Enquanto a autora sensibilizava o público com Ivana/Ivan, a personagem Bibi Perigosa, de Juliana Paes, dividia opiniões. “A trajetória da Bibi é de uma pessoa real retratada de um livro. Então, em linhas gerais, a história da Bibi é aquela. Evidentemente, a minha personagem é uma inspiração. Então pude criar uma série de coisas que não estava na história real, mas em linhas gerais, respeitamos ao máximo a realidade da trama”, explica.
Estas duas personagens em especial também geraram as maiores críticas ao trabalho de Glória: a superexposição da causa trans e a “glamourização” do tráfico. Ao questionarmos qual destas a incomodou mais, a autora não pensou duas vezes.
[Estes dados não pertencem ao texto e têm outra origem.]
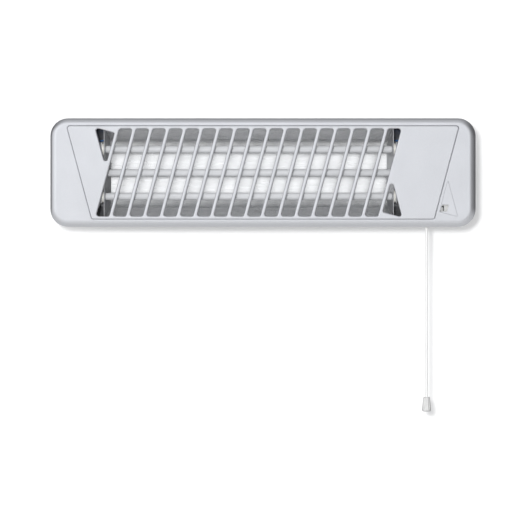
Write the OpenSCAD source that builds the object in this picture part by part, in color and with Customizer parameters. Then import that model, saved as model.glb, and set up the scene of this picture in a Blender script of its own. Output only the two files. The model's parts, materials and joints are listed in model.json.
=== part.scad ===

“Nenhuma. A temática trans eu esperava um pouco porque, evidentemente, existem pessoas muito conservadoras, mas a novela não está inventando a condição do trans. Estamos fazendo um recorte da vida real, e nesse recorte se incluem as pessoas trans, pois elas estão aí, na vida de todo mundo. Então ter pessoas que não querem aceitar isso, é uma coisa. Quanto à glamourização do crime, isso é um absurdo tão grande que não dá para levar à sério. Veja bem: eu tenho uma personagem, uma protagonista, que é a Jeiza, que foi uma grande homenagem à PM. A Jeiza foi uma mulher, PM corretíssima, onde mostrei todos os valores dos excelentes policiais. E parece que ela foi invisível para as pessoas que querem polemizar”, justifica.
Ainda sobre o núcleo do Morro do Beco, Glória se permitiu brincar com a situação. “Me pergunto onde está a glamourização. É por que estou mostrando os traficantes? Nestas bobagens que falam, disseram que a novela ensinou traficante a esconder fuzil. Se os traficantes aqui do Rio aprendessem a guardar fuzil e a enfrentar a polícia através da novela seria bom demais, porque eles estariam condenados há muito tempo”, disse aos risos.
Sucessos e polêmicas à parte, A Força do Querer sai de cena hoje com sua missão mais que cumprida. Bem que tentamos arrancar algo do que acontecerá hoje à noite, mas Glória Perez preferiu o mistério. “Nem pensar! Nem pensar! Façam suas apostas aí”, concluiu a sorridente autora.